Er sei glücklich, wann immer er Musik mache, sagt Adams im dpa-Gespräch. "So Happy It Hurts" habe ihm die Möglichkeit gegeben, die Ideen, die er auf Quittungen in seiner Manteltasche gekritzelt hatte, "endlich auf richtiges Papier zu bringen". In bekannter Feelgood-Rock-Manier präsentiert der Kanadier zwölf neue Songs, die - wenig überraschend - für wenig Überraschung sorgen. Da klingt ein Refrain dann eben mal so, als hätte man ihn bereits gehört.

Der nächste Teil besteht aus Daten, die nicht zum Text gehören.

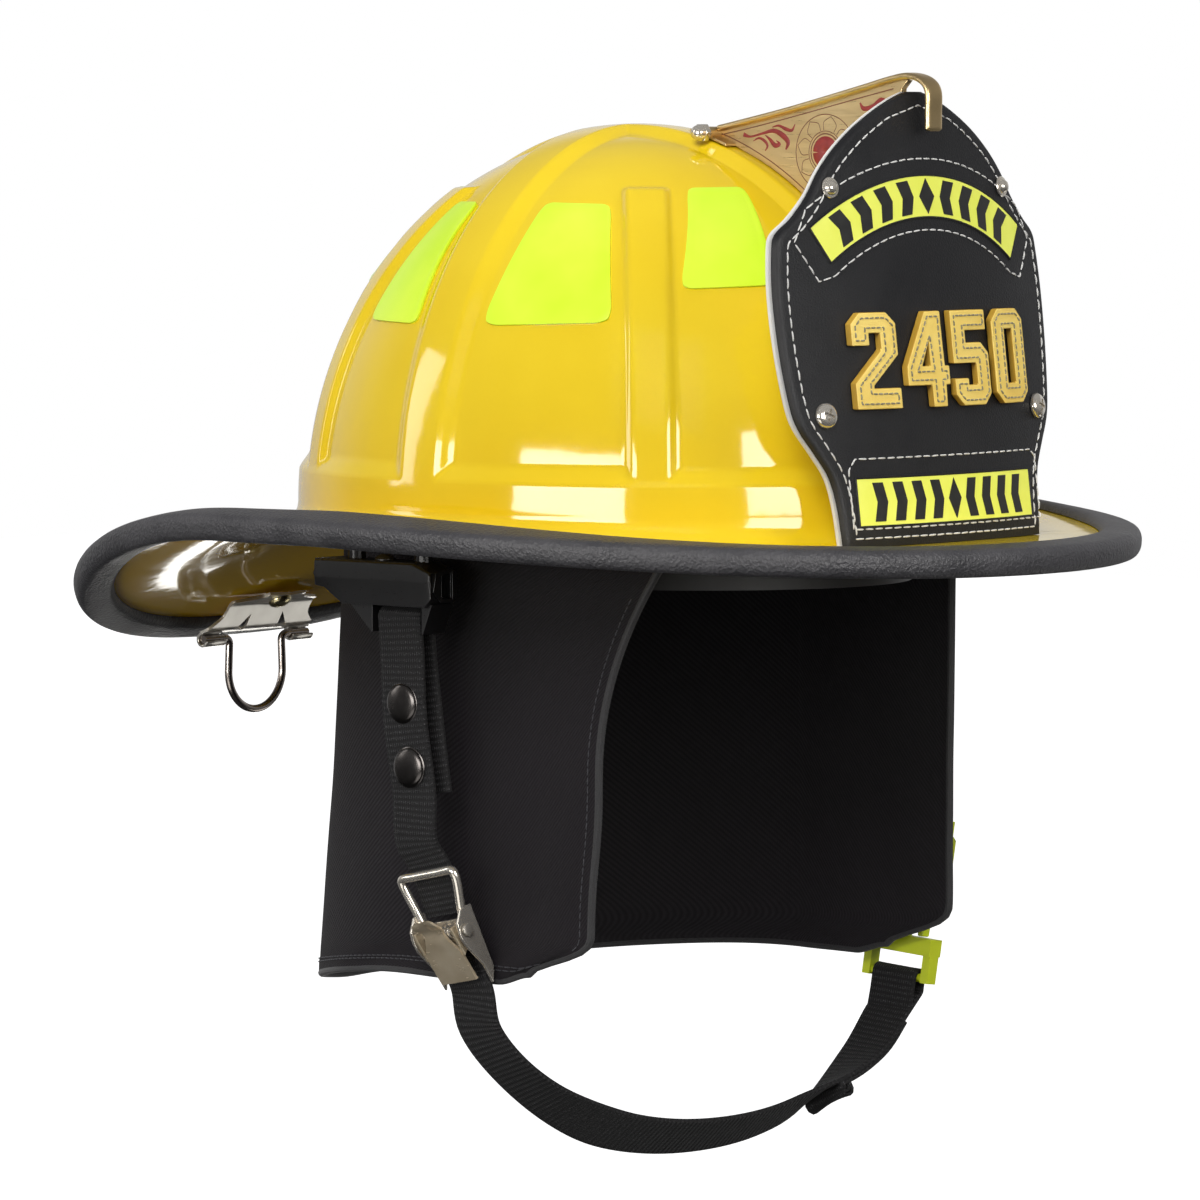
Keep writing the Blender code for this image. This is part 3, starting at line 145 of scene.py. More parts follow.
def shell_look(name):
    """Gloss yellow moulding with faint orange peel and cloudy colour, and painted shade: a deeper amber on
    faces that look downwards.
    """
    look = Look(name, Roughness=0.09, Specular_IOR_Level=0.5, Coat_Weight=0.4, Coat_Roughness=0.04)
    cloud = look.noise(14, 3, 0.5)
    colour = look.blend(look.span(cloud, 0.35, 0.65), (0.80, 0.56, 0.008), (0.87, 0.63, 0.016))
    facing = look.node("TexCoord").outputs["Normal"]
    # faces that look downwards are painted a deeper amber: painted shade of the brim's underside
    under = look.span(look.node("SeparateXYZ", [facing]).outputs[2], -0.75, -0.35, 1.0, 0.0)
    colour = look.blend(under, colour, (0.88, 0.52, 0.004))
    speck = look.span(look.noise(900, 2, 0.6), 0.3, 0.7, 0.97, 1.0)
    colour = look.blend(speck, (0.62, 0.42, 0.004), colour)
    peel = look.noise(210, 1.5, 0.4)
    wavy = look.noise(45, 2, 0.5)
    height = look.calc("ADD", look.calc("MULTIPLY", peel, 0.35), wavy)
    return look.drive("Base Color", colour).relief(height, 0.10, 0.0012)


def trim_look(name):
    """Pebbled rubber: rounded grains, with a grey tone that drifts in patches."""
    look = Look(name, Specular_IOR_Level=0.45)
    fine = look.cells(1500)
    broad = look.cells(760)
    grain = look.calc("ADD", look.calc("MULTIPLY", fine, 0.6), broad)
    patches = look.noise(60, 3, 0.6)
    look.tone(patches, (0.036, 0.035, 0.039), (0.060, 0.058, 0.063)).rough(patches, 0.42, 0.55)
    return look.relief(grain, 0.5, 0.0005)


def film_look(name):
    """Fluorescent lime film: a cloudy body with faint micro-prism cells, brightened by a weak emission of its
    own colour, which is painted glow.
    """
    look = Look(name, Roughness=0.28, Specular_IOR_Level=0.5, Coat_Weight=0.5,
                Coat_Roughness=0.08, Emission_Strength=0.10)
    cloud = look.noise(24, 3, 0.6)
    colour = look.blend(look.span(cloud, 0.3, 0.7), (0.58, 0.86, 0.012), (0.74, 0.95, 0.05))
    prism = look.cells(700, randomness=0.2)
    # the emission is painted glow that makes the film brighter than the lamps light it
    look.drive("Base Color", colour).drive("Emission Color", colour)
    return look.relief(prism, 0.06, 0.0003)


def label_film_look(name):
    # a weak emission of the film's own colour: painted glow
    look = Look(name, Roughness=0.45, Emission_Strength=0.10)
    cloud = look.noise(60, 3, 0.6)
    colour = look.blend(look.span(cloud, 0.3, 0.7), (0.80, 0.84, 0.09), (0.86, 0.90, 0.14))
    look.drive("Base Color", colour).drive("Emission Color", colour)
    return look.relief(look.noise(1600, 2), 0.08, 0.0002)


def leather_look(name, dark, light, roughness=0.42, scale=900):
    """Leather: creased grain from cell walls, pores and uneven dye."""
    look = Look(name, Specular_IOR_Level=0.4)
    creases = look.cells(scale, feature="DISTANCE_TO_EDGE")
    pores = look.noise(scale * 2.2, 3, 0.6)
    dye = look.noise(35, 4, 0.6)
    look.tone(dye, dark, light).rough(dye, roughness, roughness + 0.14)
    height = look.calc("ADD", look.span(creases, 0.0, 0.25), look.calc("MULTIPLY", pores, 0.5))
    return look.relief(height, 0.22, 0.0003)


def metal_look(name, dark, light, roughness, metallic=1.0):
    """Plated metal with a slight tone drift and fine polishing marks."""
    look = Look(name, Metallic=metallic)
    marks = look.noise(1500, 2, 0.7, look.stretched((1, 0.12, 0.12)))
    look.tone(look.noise(90, 3, 0.5), dark, light).rough(marks, roughness * 0.8, roughness * 1.3)
    return look.relief(marks, 0.05, 0.0002)


def brass_look(name):
    """Brushed sheet brass, the brushing running along the plate."""
    look = Look(name, Metallic=1.0)
    strokes = look.noise(2600, 3, 0.7, look.stretched((1, 0.03, 1)))
    look.tone(look.noise(30, 3, 0.5), (0.62, 0.45, 0.22), (0.74, 0.57, 0.31)).rough(strokes, 0.26, 0.42)
    return look.relief(strokes, 0.12, 0.0002)


def plastic_look(name, dark, light, roughness, scale=1400, strength=0.12):
    """Moulded plastic with fine spark-eroded texture."""
    look = Look(name, Specular_IOR_Level=0.5)
    texture = look.noise(scale, 3, 0.6)
    look.tone(look.noise(50, 3, 0.5), dark, light).rough(texture, roughness, roughness + 0.1)
    return look.relief(texture, strength, 0.0002)


def webbing_look(name):
    """Ribbed narrow weave: cross ribs, fine yarns in each, lighter stray fibres and a painted highlight on
    the raised weave.
    """
    look = Look(name, Specular_IOR_Level=0.3, Sheen_Weight=0.04, Sheen_Roughness=0.5,
                Roughness=0.75)
    ribs = look.wave("Y", look.uv((1, 160, 1)), 0.3)
    yarns = look.wave("X", look.uv((330, 1, 1)), 0.6)
    stray = look.noise(1, 4, 0.7, look.uv((1500, 2600, 1)))
    weave = look.calc("ADD", look.calc("MULTIPLY", ribs, look.span(yarns, 0, 1, 0.45, 1)),
                      look.calc("MULTIPLY", stray, 0.5))
    # lighter where the weave stands high and stray fibres show: the stray fibres are real, the lighter raised
    # weave is painted highlight
    stray_fibres_and_painted_highlight = look.calc("MULTIPLY", look.span(weave, 0.5, 1.2), look.span(stray, 0.52, 0.68))
    look.drive("Base Color", look.blend(stray_fibres_and_painted_highlight, (0.0045, 0.0042, 0.005), (0.125, 0.122, 0.128)))
    return look.relief(weave, 0.8, 0.0006)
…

Doch genau damit liefert Adams, der jeden Titel als Co-Autor mitgeschrieben hat, die Kontinuität, nach der sich viele Menschen sehnen dürften. Der 62-Jährige strahlt eine Verlässlichkeit aus, die ihn womöglich so beliebt macht: ein stabiler Typ, dem der Familienvater seinen Golf zum Einparken anvertrauen würde.

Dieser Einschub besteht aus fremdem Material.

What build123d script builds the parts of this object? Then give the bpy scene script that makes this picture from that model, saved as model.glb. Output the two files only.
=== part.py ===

Seine Texte sind nicht Pulitzerpreis-verdächtig, aber Bob Dylan gibt es ja auch schon. Adams' Musik will Ablenkung vom Alltag verschaffen. Oder aber vom Wahnsinn. Und er gehört nicht zu denen, die an ihrer Musik leiden müssen, um etwas von Bedeutung zu erschaffen. Der Erfolg gibt ihm ohnehin Recht.
In den Titel des Albums sollte nicht zu viel hineingelesen werden, so Adams. Es gehe schlicht um die Rückkehr zu etwas Spontaneität, um Freiheit und um "all die Dinge, die wir während des Lockdowns und der Pandemie nicht tun konnten". Auch Adams selbst rettete sich mit Musik durch die Pandemie: "Bob Marley ist das beste Gegenmittel gegen den Blues", sagt er. Da Adams das Album während der Pandemie geschrieben und aufgenommen hat, klingen Lockdown-Themen trotzdem durch. "I'm so glad it's outrageous, you know, I think it's contagious", singt er da ziemlich unzweideutig über ansteckende Glückseligkeit.

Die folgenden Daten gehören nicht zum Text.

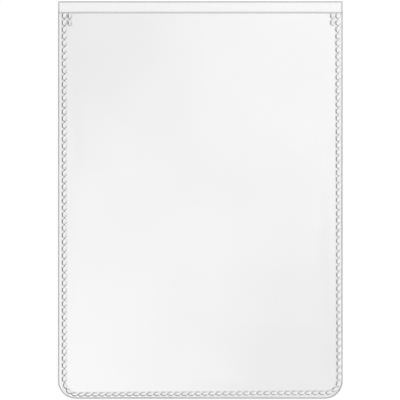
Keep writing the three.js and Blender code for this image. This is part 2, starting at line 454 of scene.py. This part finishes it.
def weld_flank_painted_shade():
    """Fused PVC on the steep side of a bead: stretched, a little hazy, and painted grey as shade for
    the light that it bends away. The painted shade is lighter towards the right side of the pocket,
    and on the sides of a bead that face right or towards the mouth, the sides that the light falls
    on."""
    haze_width, haze_share = 2.5 * MM, 0.3
    painted_light_at_left, painted_light_at_right = 0.25, 0.8
    lit_way = (0.52, 0.6, 0)
    material, tree, place = new_material("fused_pvc_flank_painted_shade")
    haze = add_node(
        tree, "ShaderNodeTexNoise", {"Vector": place, "Scale": 1 / haze_width, "Detail": 1.0}
    )
    # Painted shade: the grey is painted darker towards the left side of the pocket, lighter towards
    # the right.
    parts = add_node(tree, "ShaderNodeSeparateXYZ", {"Vector": place})
    across = add_node(
        tree,
        "ShaderNodeMapRange",
        {
            "Value": parts.outputs["X"],
            "From Min": -HALF_WIDTH,
            "From Max": HALF_WIDTH,
            "To Min": painted_light_at_left,
            "To Max": painted_light_at_right,
        },
    )
    # Painted light and shade: sides that face right or towards the mouth are painted lighter, the
    # others darker.
    normal = add_node(tree, "ShaderNodeNewGeometry").outputs["Normal"]
    side = add_node(
        tree, "ShaderNodeVectorMath", {0: normal, 1: lit_way}, operation="DOT_PRODUCT"
    )
    painted_light = add_node(
        tree,
        "ShaderNodeMath",
        {0: across.outputs[0], 1: side.outputs["Value"]},
        operation="ADD",
    )
    haze_and_painted_light = add_node(
        tree,
        "ShaderNodeMath",
        {0: haze.outputs["Fac"], 1: haze_share, 2: painted_light.outputs[0]},
        operation="MULTIPLY_ADD",
    )
    tone = add_node(tree, "ShaderNodeValToRGB", {"Fac": haze_and_painted_light.outputs[0]})
    for stop, position, colour in zip(tone.color_ramp.elements, (0.0, 1.0), ("#808183", "#d4d5d7")):
        stop.position = position
        stop.color = linear(colour)
    flank = add_node(
        tree,
        "ShaderNodeBsdfPrincipled",
        {
            "Base Color": tone.outputs["Color"],
            "Roughness": 0.3,
            "IOR": PVC_IOR,
            "Transmission Weight": 0.15,
        },
    )
    add_node(tree, "ShaderNodeOutputMaterial", {"Surface": flank.outputs["BSDF"]})
    return material


def weld_route():
    """The middle of the weld as straight and round stretches: (start, heading, length, radius)."""
    left_foot, right_foot, lean = corner_points(WELD_LINE)
    radius = WELD_LINE["radius"]
    bottom = right_foot - left_foot
    slope = math.atan2(bottom.y, bottom.x)
    left_centre = left_foot + radius * Vector((1, (1 + math.sin(slope)) / math.cos(slope)))
    reach = radius / math.cos(slope - lean)
    right_centre = right_foot + reach * Vector(
        (-math.cos(slope) - math.sin(lean), math.cos(lean) - math.sin(slope))
    )
    down, along, up = -math.pi / 2, slope, math.pi / 2 + lean
    bottom_start = left_centre + radius * Vector((math.sin(slope), -math.cos(slope)))
    right_start = right_centre + radius * Vector((math.cos(lean), math.sin(lean)))
    right_length = (WELD_TOP - right_start.y) / math.cos(lean)
    return [
        (Vector((left_foot.x, WELD_TOP)), down, WELD_TOP - left_centre.y, 0),
        (Vector((left_foot.x, left_centre.y)), down, radius * (along - down), radius),
        (bottom_start, along, (right_centre - left_centre).length, 0),
        (bottom_start + (right_centre - left_centre), along, radius * (up - along), radius),
        (right_start, up, right_length, 0),
    ]


def on_route(route, distance):
    """The point at a distance along a route, and the heading there. The last stretch goes on past
    the end of the route."""
    for start, heading, length, radius in route:
        if distance <= length:
            break
        distance -= length
    else:
        distance += length
    if radius:
        turned = heading + distance / radius
        centre = start + radius * Vector((-math.sin(heading), math.cos(heading)))
        return centre + radius * Vector((math.sin(turned), -math.cos(turned))), turned
    return start + distance * Vector((math.cos(heading), math.sin(heading))), heading


def bead_count(route):
    return round(sum(stretch[2] for stretch in route) / BEAD_PITCH)


def on_level(face, z):
    return abs(face.calc_center_median().z - z) < SAME_LEVEL


def beaded_strip(route, count, floor, trim=0.0, steps=BEAD_STEPS):
    """A strip with a bead at the middle of each pitch: made straight, then bent along its route.
    Trimmed beads lack a sliver of their width on the side of the cut edge."""
    bead_width = BEAD_WIDTH - trim
    length = sum(stretch[2] for stretch in route)
    pitch = length / count
    half = BEAD_WIDTH / 2 + STRIP_MARGIN
    strip_top = floor + STRIP_THICKNESS
    height = BEAD_TOP - strip_top
    upright_top = strip_top + UPRIGHT_SHARE * height

    # A cell of the grid for each bead, drawn in to the bead's foot
    bm = bmesh.new()
    bmesh.ops.create_grid(bm, x_segments=count, y_segments=1, size=0.5)
    bmesh.ops.scale(bm, vec=(length, 2 * half, 1), verts=bm.verts)
    bmesh.ops.translate(bm, vec=(length / 2, 0, strip_top), verts=bm.verts)
    cells = bm.faces[:]
    bmesh.ops.inset_individual(bm, faces=cells, thickness=STRIP_MARGIN, use_even_offset=True)
    shrink = ((pitch - BEAD_SPACE) / (pitch - 2 * STRIP_MARGIN), bead_width / BEAD_WIDTH, 1)
    for cell in cells:
        to_middle = Matrix.Translation(-cell.calc_center_median())
        bmesh.ops.scale(bm, vec=shrink, space=to_middle, verts=cell.verts)
        bmesh.ops.translate(bm, vec=(0, trim / 2, 0), verts=cell.verts)

    # The upright foot of the beads, with rounded corners
    beads = bmesh.ops.extrude_discrete_faces(bm, faces=cells)["faces"]
    lifted = [v for bead in beads for v in bead.verts]
    bmesh.ops.translate(bm, vec=(0, 0, upright_top - strip_top), verts=lifted)
    bmesh.ops.bevel(
        bm,
        geom=[e for e in bm.edges if abs(e.verts[0].co.z - e.verts[1].co.z) > SAME_LEVEL],
        offset=BEAD_ROUNDING_SHARE * bead_width,
        offset_type="OFFSET",
        affect="EDGES",
        segments=BEAD_CORNER_STEPS,
        profile=0.5,
        material=-1,
    )
    for face in bm.faces:
        face.material_index = FLANK_SHADE if abs(face.normal.z) < 0.5 else CROWN

    # The web between two beads, a band along the middle of the strip, painted grey as shade between
    # the beads
    web = [
        f
        for f in bm.faces
        if on_level(f, strip_top) and abs(f.calc_center_median().y) < half / 2
    ]
    for y in (-WEB_HALF, WEB_HALF):
        edges = {e for f in web for e in f.edges}
        verts = {v for f in web for v in f.verts}
        cut = bmesh.ops.bisect_plane(
            bm, geom=[*web, *edges, *verts], plane_co=(0, y, 0), plane_no=(0, 1, 0)
        )["geom"]
        web = [g for g in cut if isinstance(g, bmesh.types.BMFace)]
    for face in web:
        if abs(face.calc_center_median().y) < WEB_HALF:
            face.material_index = FLANK_SHADE

    # The cushion over the upright foot
    tops = [f for f in bm.faces if on_level(f, upright_top)]
    risen = UPRIGHT_SHARE
    for inwards, share, finish, finish_between in steps:
        sides = bmesh.ops.inset_individual(
            bm,
            faces=tops,
            thickness=inwards,
            depth=(share - risen) * height,
            use_even_offset=True,
        )["faces"]
        for side in sides:
            faces_next_bead = abs(side.normal.x) > ALONG_RATIO * abs(side.normal.y)
            side.material_index = finish_between if faces_next_bead else finish
        risen = share

    # The sides of the strip, in short lengths that can bend, and its underside
    rim = [e for e in bm.edges if e.is_boundary]
    long_sides = [e for e in rim if abs(e.verts[0].co.y - e.verts[1].co.y) < SAME_LEVEL]
    bmesh.ops.subdivide_edges(bm, edges=long_sides, cuts=2)
    rim = [e for e in bm.edges if e.is_boundary]
    walls = bmesh.ops.extrude_edge_only(bm, edges=rim)["geom"]
    foot = [v for v in walls if isinstance(v, bmesh.types.BMVert)]
    bmesh.ops.translate(bm, vec=(0, 0, -STRIP_THICKNESS), verts=foot)
    for wall in walls:
        if isinstance(wall, bmesh.types.BMFace):
            wall.material_index = FLANK_SHADE
    bmesh.ops.edgeloop_fill(bm, edges=[e for e in bm.edges if e.is_boundary])

    for vert in bm.verts:
        place, heading = on_route(route, vert.co.x)
        across = Vector((-math.sin(heading), math.cos(heading)))
        vert.co.xy = place + vert.co.y * across
    return bm


weld_materials = [weld_crown(), weld_flank_painted_shade()]
weld = weld_route()
left_side, bottom_side, right_side = weld[:1], weld[1:4], weld[4:]
for name, route, trim in (
    ("left", left_side, 0.0),
    ("bottom", bottom_side, BOTTOM_BEAD_TRIM),
    ("right", right_side, 0.0),
):
    bm = beaded_strip(route, bead_count(route), WELD_FLOOR + FILM_CLEARANCE, trim)
    finish_piece(bm, f"{name}_beaded_weld", weld_materials, f"{name}_seam")


# Mouth tacks: two more beads beside the first two of each side, pressed by the same electrode, so
# that the weld can't start to tear when a card is pushed in. Their grey flank, which is painted
# shade, goes up to the edge of their tops.

TACK_BEADS = 2
TACK_STEPS = [
    (inwards, share, FLANK_SHADE, finish_between) for inwards, share, _, finish_between in BEAD_STEPS
]

lean = corner_points(WELD_LINE)[2]
left_mouth = left_side[0][0]
right_mouth = on_route(right_side, right_side[0][2])[0]
for name, mouth, inward, heading, side in (
    ("left", left_mouth, TACK_OFFSET, -math.pi / 2, left_side),
    ("right", right_mouth, -TACK_OFFSET / math.cos(lean), lean - math.pi / 2, right_side),
):
    length = TACK_BEADS * side[0][2] / bead_count(side)
    route = [(mouth + Vector((inward, 0)), heading, length, 0)]
    bm = beaded_strip(route, TACK_BEADS, LAND_TOP + FILM_CLEARANCE, steps=TACK_STEPS)
    finish_piece(bm, f"{name}_mouth_tack_weld", weld_materials, f"{name}_mouth_tack")


# Studio: a plain white table that shows white to the eye and keeps the pocket's faint shadow, soft
# light from all round, more of it from the right, and a camera that looks straight down on the
# pocket through a long lens.

IMAGE_PIXELS = 400
POCKET_PIXELS = 284.25
PIXEL = 2 * HALF_WIDTH / POCKET_PIXELS
AIM_ACROSS, AIM_ALONG = -0.37 * PIXEL, -0.13 * PIXEL
CAMERA_HEIGHT = 0.5
SENSOR = 36.0
TABLE_HALF = 1.5
TABLE_CLEARANCE = 0.02 * MM

camera_data = bpy.data.cameras.new("camera")
camera_data.sensor_width = SENSOR
camera_data.lens = SENSOR * CAMERA_HEIGHT / (IMAGE_PIXELS * PIXEL)
camera = bpy.data.objects.new("camera", camera_data)
camera.location = (AIM_ACROSS, AIM_ALONG, CAMERA_HEIGHT)
bpy.context.scene.collection.objects.link(camera)
bpy.context.scene.camera = camera


def table_top():
    """White laminate: white where the camera sees it, straight or through the film, with a small
    part of the real shading left in, so that the pocket's shadow shows."""
    glow = 0.915
    material, tree, _ = new_material("white_table")
    path = add_node(tree, "ShaderNodeLightPath")
    seen = path.outputs["Is Camera Ray"]
    for ray in ("Is Glossy Ray", "Is Transmission Ray"):
        either = add_node(
            tree, "ShaderNodeMath", {0: seen, 1: path.outputs[ray]}, operation="MAXIMUM"
        )
        seen = either.outputs[0]
    lit = add_node(tree, "ShaderNodeBsdfDiffuse", {"Color": linear("#e6e6e6")})
    faint = add_node(tree, "ShaderNodeBsdfDiffuse", {"Color": linear("#595959")})
    white = add_node(tree, "ShaderNodeEmission", {"Color": linear("#ffffff"), "Strength": glow})
    shown = add_node(tree, "ShaderNodeAddShader", {0: white.outputs[0], 1: faint.outputs[0]})
    mixed = add_node(
        tree, "ShaderNodeMixShader", {"Fac": seen, 1: lit.outputs[0], 2: shown.outputs[0]}
    )
    add_node(tree, "ShaderNodeOutputMaterial", {"Surface": mixed.outputs[0]})
    return material


bm = bmesh.new()
bmesh.ops.create_grid(bm, x_segments=1, y_segments=1, size=TABLE_HALF)
bmesh.ops.translate(bm, vec=(0, 0, back_low.z - TABLE_CLEARANCE), verts=bm.verts)
mesh = bpy.data.meshes.new("table")
bm.to_mesh(mesh)
bm.free()
mesh.materials.append(table_top())
table = bpy.data.objects.new("table", mesh)
bpy.context.scene.collection.objects.link(table)


def soft_sky():
    """Even studio light, weaker at the left. Straight above, where the film mirrors it back to the
    camera, it is brighter towards two opposite corners, as under two large soft boxes."""
    corners_from, corners_to = -0.008, 0.006
    dim_corners, bright_corners = 0.55, 1.33
    overhead_ends, sides_start = 0.8, 0.6
    left_edge, right_edge = -0.6, 0.6
    left_strength, right_strength = 0.3, 1.15
    world = bpy.data.worlds.new("studio")
    world.use_nodes = True
    tree = world.node_tree
    tree.nodes.clear()
    way = add_node(tree, "ShaderNodeTexCoord").outputs["Generated"]
    parts = add_node(tree, "ShaderNodeSeparateXYZ", {"Vector": way})
    corner = add_node(
        tree,
        "ShaderNodeMath",
        {0: parts.outputs["X"], 1: parts.outputs["Y"]},
        operation="MULTIPLY",
    )
    overhead = add_node(
        tree,
        "ShaderNodeMapRange",
        {
            "Value": corner.outputs[0],
            "From Min": corners_from,
            "From Max": corners_to,
            "To Min": dim_corners,
            "To Max": bright_corners,
        },
        interpolation_type="SMOOTHSTEP",
    )
    low = add_node(
        tree,
        "ShaderNodeMapRange",
        {"Value": parts.outputs["Z"], "From Min": overhead_ends, "From Max": sides_start},
        interpolation_type="SMOOTHSTEP",
    )
    sideways = add_node(
        tree,
        "ShaderNodeMapRange",
        {
            "Value": parts.outputs["X"],
            "From Min": left_edge,
            "From Max": right_edge,
            "To Min": left_strength,
            "To Max": right_strength,
        },
    )
    light = add_node(
        tree,
        "ShaderNodeMix",
        {"Factor": low.outputs[0], "A": overhead.outputs[0], "B": sideways.outputs[0]},
        data_type="FLOAT",
    )
    background = add_node(
        tree, "ShaderNodeBackground", {"Color": linear("#ffffff"), "Strength": light.outputs[0]}
    )
    add_node(tree, "ShaderNodeOutputWorld", {"Surface": background.outputs[0]})
    return world


bpy.context.scene.world = soft_sky()

soft_box_data = bpy.data.lights.new("soft_box", "AREA")
soft_box_data.shape = "SQUARE"
soft_box_data.size = 1.0
soft_box_data.energy = 8
soft_box = bpy.data.objects.new("soft_box", soft_box_data)
soft_box.location = (1.1, 0.2, 0.5)
soft_box.rotation_euler = (-soft_box.location).to_track_quat("-Z", "Y").to_euler()
bpy.context.scene.collection.objects.link(soft_box)

bpy.context.scene.view_settings.view_transform = "Standard"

Die Hymne des Albums ist die Single-Auskopplung "Never Gonna Rain Again". Bassline, Gospelchor und eine abwartende Hi-Hat erklingen so selbstbewusst, dass nach spätestens 45 Sekunden mindestens eines von drei Dingen passieren wird: 1. Der Kopf nickt im Takt. 2. Die Finger schnippen. 3. Es wird mitgesungen. In dem Song gehe es darum, im Moment zu leben - anstatt in permanenter Angst, kommentiert Adams. Und so hallt wieder der Klang einer ausgelassenen Nacht durch die verregneten Straßen - sei es nun im Summer of '69 oder im Pandemie-Frühjahr '22. Am 1. und 3. Dezember kann dann in der Olympiahalle Innsbruck und der Wiener Stadthalle mitgesungen werden.